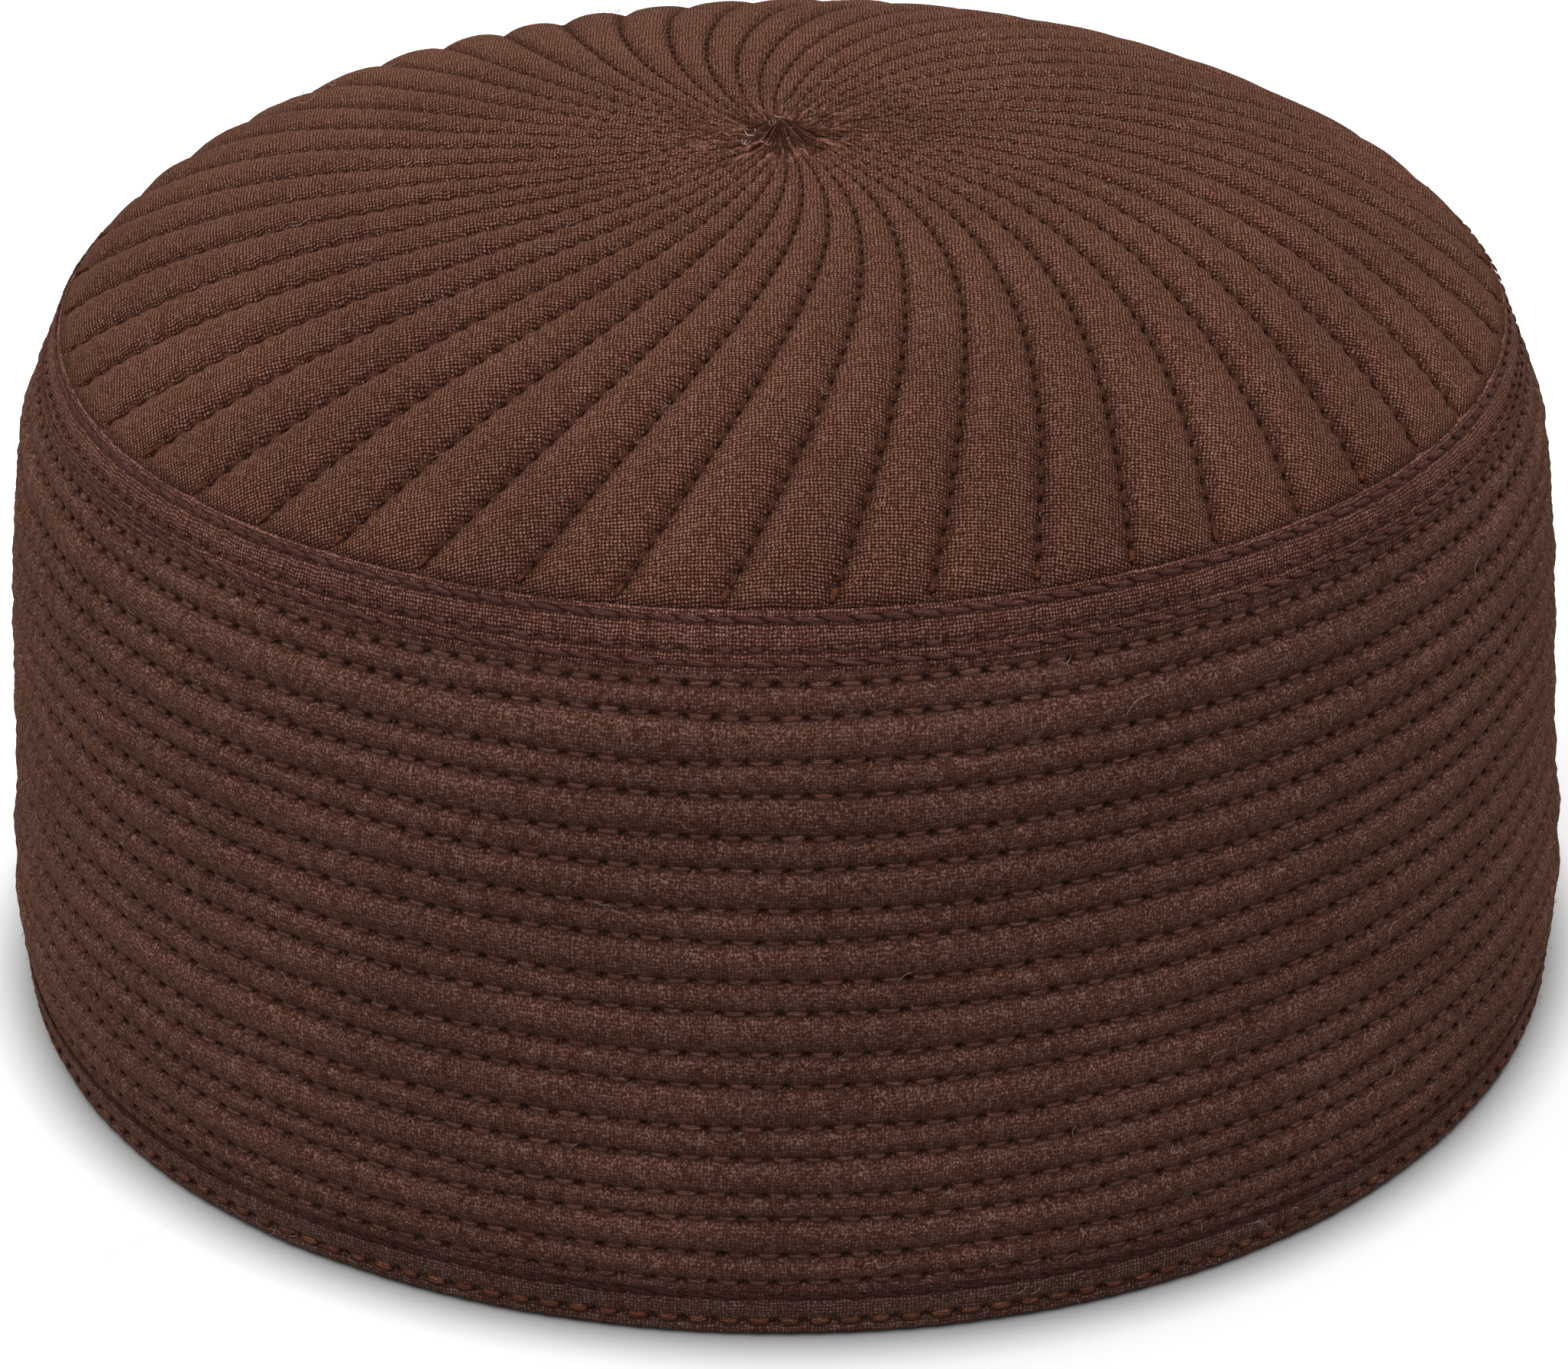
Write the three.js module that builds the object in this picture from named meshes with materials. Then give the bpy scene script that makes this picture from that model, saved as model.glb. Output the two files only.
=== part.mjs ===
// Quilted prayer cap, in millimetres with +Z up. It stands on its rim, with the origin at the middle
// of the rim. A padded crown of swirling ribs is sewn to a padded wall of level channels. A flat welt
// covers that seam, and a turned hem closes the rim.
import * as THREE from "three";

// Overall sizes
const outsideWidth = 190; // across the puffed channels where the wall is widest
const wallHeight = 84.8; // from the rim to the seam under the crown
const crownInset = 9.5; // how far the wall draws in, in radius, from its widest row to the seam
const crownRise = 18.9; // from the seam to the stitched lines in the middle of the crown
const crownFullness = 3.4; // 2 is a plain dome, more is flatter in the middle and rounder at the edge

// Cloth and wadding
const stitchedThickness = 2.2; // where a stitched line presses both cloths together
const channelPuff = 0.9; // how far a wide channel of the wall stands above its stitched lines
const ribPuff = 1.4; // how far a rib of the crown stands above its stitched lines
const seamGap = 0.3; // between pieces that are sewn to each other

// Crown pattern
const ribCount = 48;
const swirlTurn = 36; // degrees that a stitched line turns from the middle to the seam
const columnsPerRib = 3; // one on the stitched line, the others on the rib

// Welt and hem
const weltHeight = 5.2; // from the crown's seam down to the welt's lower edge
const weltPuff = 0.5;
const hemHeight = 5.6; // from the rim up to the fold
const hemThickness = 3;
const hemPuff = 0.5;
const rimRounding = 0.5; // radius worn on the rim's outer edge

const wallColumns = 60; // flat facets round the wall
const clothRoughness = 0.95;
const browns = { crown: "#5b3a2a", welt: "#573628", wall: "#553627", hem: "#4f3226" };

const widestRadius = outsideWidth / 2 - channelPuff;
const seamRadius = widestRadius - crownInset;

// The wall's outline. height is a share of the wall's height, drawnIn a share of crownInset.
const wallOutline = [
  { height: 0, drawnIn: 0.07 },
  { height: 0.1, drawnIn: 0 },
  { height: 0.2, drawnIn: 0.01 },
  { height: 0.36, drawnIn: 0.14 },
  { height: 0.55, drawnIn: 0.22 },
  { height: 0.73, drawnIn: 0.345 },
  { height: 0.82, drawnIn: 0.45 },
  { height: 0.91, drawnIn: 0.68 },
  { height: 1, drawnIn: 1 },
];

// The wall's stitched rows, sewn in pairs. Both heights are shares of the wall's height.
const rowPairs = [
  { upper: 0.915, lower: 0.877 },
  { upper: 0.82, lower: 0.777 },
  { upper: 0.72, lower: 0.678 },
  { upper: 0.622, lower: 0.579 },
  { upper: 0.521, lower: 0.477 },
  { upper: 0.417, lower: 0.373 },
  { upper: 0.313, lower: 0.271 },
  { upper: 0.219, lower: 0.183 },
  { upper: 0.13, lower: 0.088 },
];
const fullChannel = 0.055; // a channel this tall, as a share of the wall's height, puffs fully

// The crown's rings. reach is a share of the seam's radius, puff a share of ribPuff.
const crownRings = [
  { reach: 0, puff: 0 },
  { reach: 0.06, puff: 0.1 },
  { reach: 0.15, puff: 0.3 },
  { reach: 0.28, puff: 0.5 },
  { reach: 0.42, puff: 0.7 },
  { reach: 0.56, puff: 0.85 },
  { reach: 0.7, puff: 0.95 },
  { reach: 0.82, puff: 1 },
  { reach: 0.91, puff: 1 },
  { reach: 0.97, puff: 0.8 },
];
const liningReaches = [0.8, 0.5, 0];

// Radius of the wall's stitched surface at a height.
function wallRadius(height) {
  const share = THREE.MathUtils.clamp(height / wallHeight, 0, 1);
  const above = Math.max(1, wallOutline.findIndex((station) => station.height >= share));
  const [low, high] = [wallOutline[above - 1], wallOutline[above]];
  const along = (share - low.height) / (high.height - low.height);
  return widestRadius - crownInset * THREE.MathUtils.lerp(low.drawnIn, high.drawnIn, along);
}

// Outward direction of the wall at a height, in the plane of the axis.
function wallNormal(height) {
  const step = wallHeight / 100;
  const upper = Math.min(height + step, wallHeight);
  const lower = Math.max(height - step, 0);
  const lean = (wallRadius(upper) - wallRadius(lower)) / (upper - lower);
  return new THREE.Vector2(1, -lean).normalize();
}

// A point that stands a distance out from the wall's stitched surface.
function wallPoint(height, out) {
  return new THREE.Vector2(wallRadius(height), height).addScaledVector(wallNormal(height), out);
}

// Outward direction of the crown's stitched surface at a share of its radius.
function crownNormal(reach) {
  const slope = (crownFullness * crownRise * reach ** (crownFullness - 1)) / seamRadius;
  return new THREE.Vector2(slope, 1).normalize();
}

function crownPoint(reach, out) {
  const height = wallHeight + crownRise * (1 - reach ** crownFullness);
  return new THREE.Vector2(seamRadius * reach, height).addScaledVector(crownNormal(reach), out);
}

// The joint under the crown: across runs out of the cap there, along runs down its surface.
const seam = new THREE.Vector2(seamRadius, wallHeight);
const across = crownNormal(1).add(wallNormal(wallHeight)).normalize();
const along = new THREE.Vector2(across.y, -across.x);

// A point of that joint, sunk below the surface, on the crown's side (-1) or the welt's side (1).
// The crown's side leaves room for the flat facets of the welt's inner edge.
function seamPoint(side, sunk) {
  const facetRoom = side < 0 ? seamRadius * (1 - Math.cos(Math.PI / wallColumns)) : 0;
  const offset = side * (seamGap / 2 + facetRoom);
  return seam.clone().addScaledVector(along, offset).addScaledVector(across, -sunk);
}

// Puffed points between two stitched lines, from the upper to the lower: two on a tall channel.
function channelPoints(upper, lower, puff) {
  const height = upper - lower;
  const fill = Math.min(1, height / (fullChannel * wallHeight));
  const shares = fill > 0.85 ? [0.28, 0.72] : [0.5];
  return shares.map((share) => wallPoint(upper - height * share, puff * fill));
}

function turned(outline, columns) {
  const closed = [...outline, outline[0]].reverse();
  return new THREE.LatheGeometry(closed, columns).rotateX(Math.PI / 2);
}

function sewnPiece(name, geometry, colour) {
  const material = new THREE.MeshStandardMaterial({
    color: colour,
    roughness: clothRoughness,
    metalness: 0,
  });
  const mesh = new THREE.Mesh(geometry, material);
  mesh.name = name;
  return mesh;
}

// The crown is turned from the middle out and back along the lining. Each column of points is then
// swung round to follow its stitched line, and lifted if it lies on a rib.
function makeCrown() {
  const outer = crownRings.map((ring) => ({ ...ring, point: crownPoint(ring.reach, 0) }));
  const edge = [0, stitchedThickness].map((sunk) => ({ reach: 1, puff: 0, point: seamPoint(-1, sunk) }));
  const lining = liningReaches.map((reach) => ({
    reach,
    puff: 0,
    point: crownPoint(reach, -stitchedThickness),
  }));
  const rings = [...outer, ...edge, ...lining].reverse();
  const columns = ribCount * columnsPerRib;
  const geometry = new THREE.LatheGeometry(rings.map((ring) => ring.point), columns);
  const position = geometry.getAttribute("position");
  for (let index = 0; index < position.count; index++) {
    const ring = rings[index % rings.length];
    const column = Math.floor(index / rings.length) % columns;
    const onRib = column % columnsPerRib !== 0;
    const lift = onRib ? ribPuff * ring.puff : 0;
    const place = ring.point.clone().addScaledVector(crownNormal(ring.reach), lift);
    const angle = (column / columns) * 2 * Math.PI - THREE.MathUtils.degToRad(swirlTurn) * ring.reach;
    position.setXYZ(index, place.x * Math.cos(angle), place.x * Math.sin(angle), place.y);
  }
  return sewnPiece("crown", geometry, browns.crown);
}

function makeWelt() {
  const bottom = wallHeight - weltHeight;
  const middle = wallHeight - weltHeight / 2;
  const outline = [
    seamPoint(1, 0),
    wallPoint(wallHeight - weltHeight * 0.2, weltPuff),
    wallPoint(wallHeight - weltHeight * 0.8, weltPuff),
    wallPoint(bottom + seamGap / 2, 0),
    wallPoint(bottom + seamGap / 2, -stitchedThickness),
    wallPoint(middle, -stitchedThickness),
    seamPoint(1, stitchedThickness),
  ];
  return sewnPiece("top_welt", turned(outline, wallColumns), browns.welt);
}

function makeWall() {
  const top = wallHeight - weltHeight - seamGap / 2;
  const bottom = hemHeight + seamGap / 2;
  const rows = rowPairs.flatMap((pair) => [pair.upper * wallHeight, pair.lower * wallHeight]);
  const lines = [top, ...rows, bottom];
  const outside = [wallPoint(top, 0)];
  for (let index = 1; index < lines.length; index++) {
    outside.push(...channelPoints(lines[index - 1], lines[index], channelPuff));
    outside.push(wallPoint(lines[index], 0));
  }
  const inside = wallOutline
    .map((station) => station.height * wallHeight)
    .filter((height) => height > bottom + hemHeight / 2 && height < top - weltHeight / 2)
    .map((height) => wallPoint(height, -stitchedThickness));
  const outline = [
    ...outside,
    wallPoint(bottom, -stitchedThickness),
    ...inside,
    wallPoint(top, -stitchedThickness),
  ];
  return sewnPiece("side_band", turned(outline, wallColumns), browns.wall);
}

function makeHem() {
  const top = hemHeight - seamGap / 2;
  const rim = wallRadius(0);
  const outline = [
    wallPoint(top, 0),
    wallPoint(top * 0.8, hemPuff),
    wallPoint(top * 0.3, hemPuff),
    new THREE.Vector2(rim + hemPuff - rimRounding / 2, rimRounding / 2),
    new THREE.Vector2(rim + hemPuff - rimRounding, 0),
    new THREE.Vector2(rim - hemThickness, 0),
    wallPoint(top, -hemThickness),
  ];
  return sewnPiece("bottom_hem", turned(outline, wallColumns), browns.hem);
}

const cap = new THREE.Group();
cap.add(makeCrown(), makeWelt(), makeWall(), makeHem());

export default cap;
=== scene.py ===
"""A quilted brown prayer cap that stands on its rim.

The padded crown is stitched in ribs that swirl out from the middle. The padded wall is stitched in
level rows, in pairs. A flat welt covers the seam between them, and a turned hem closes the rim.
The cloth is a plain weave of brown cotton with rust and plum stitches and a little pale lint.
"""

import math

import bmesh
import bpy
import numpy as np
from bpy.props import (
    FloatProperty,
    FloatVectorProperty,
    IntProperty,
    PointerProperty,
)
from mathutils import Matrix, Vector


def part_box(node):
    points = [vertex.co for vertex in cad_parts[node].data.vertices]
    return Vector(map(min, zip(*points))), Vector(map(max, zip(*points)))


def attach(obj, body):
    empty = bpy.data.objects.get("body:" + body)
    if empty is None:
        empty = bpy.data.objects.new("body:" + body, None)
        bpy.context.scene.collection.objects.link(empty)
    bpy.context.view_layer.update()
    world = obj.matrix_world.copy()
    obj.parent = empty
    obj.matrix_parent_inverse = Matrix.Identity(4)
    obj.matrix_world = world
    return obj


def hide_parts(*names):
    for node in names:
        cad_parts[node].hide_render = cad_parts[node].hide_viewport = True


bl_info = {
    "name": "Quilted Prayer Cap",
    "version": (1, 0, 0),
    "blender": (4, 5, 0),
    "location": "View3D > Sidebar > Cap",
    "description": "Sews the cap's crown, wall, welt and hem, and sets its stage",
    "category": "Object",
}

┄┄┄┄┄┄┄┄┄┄

## Stated exercise
Repeat these lines exactly and nothing more: the one containing "const cap = new THREE.Group();", the one containing "for node in", and all the lines between.

## Correct result
const cap = new THREE.Group();
cap.add(makeCrown(), makeWelt(), makeWall(), makeHem());

export default cap;
=== scene.py ===
"""A quilted brown prayer cap that stands on its rim.

The padded crown is stitched in ribs that swirl out from the middle. The padded wall is stitched in
level rows, in pairs. A flat welt covers the seam between them, and a turned hem closes the rim.
The cloth is a plain weave of brown cotton with rust and plum stitches and a little pale lint.
"""

import math

import bmesh
import bpy
import numpy as np
from bpy.props import (
    FloatProperty,
    FloatVectorProperty,
    IntProperty,
    PointerProperty,
)
from mathutils import Matrix, Vector


def part_box(node):
    points = [vertex.co for vertex in cad_parts[node].data.vertices]
    return Vector(map(min, zip(*points))), Vector(map(max, zip(*points)))


def attach(obj, body):
    empty = bpy.data.objects.get("body:" + body)
    if empty is None:
        empty = bpy.data.objects.new("body:" + body, None)
        bpy.context.scene.collection.objects.link(empty)
    bpy.context.view_layer.update()
    world = obj.matrix_world.copy()
    obj.parent = empty
    obj.matrix_parent_inverse = Matrix.Identity(4)
    obj.matrix_world = world
    return obj


def hide_parts(*names):
    for node in names:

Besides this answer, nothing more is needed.